Palin was frustrated with the McCain campaign because after she injected a much-needed boost they refused to let her speak her mind about Obama.

Real Clear Politics reported in 2013:

SARAH PALIN: We show what happened, back in 2008, I believe that’s when it started, when the media decided to just go along to get along with Obama, ingratiating themselves with him and vice versa. What we saw was these attempts to destroy these whistleblowers, those who were telling the truth, even in the campaign. Those who were bringing up the name Jeremiah Wright and the racist church he leads that Obama was a member of for over 20 years.

Though I was during the campaign running for VP, I was banned from talking about Jeremiah Wright and Obama’s friend, Bill Ayers, the character that he befriended and kicked off his political campaign in the guy’s living room. Couldn’t talk about that. Couldn’t talk about Obama’s lack of knowledge and job experience and the things that he said like America had 57 states, things like that.

In the campaign, Greta, this is important for Americans to understand. I was not allowed to talk about things like that because those elitists, those who are the brainiacs in the GOP machine running John McCain’s campaign at the time said that the media would eat us alive if we brought up these things. So what did that get us? That got us this kind of complacency and self-censoring of a campaign where we weren’t allowed to tell the truth about who this kind candidate was, Barack Obama. What it got us was a list of these scandals. This is kind of a redneck version of one of those elitist tactics of Karl Rove, how he uses his white board. This a redneck version of a whiteboard.

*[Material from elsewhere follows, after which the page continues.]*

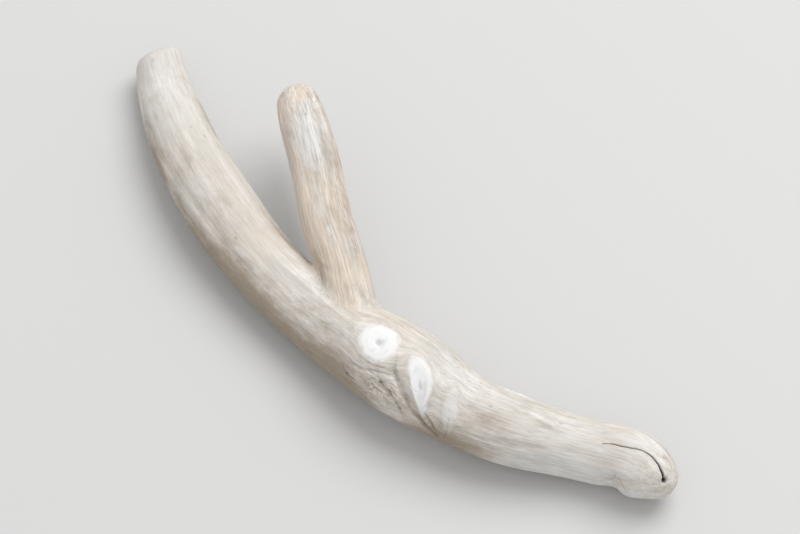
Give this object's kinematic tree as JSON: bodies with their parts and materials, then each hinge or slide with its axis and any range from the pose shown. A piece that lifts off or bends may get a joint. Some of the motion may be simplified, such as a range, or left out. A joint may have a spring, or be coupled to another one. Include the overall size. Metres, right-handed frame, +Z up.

And on this list, the scandals that are destroying America, Greta.

Watch:

In light of the eventual outcome of the 2008 election, McCain regrets choosing Palin and thinks he should have selected Lieberman.  The problem with that, however, is that it was Palin who stepped up and made his campaign even remotely viable.  Lieberman would have been fine and steady, but he would never have salvaged McCain’s campaign against Obama, only Palin could have done that . . . had she been permitted to do so.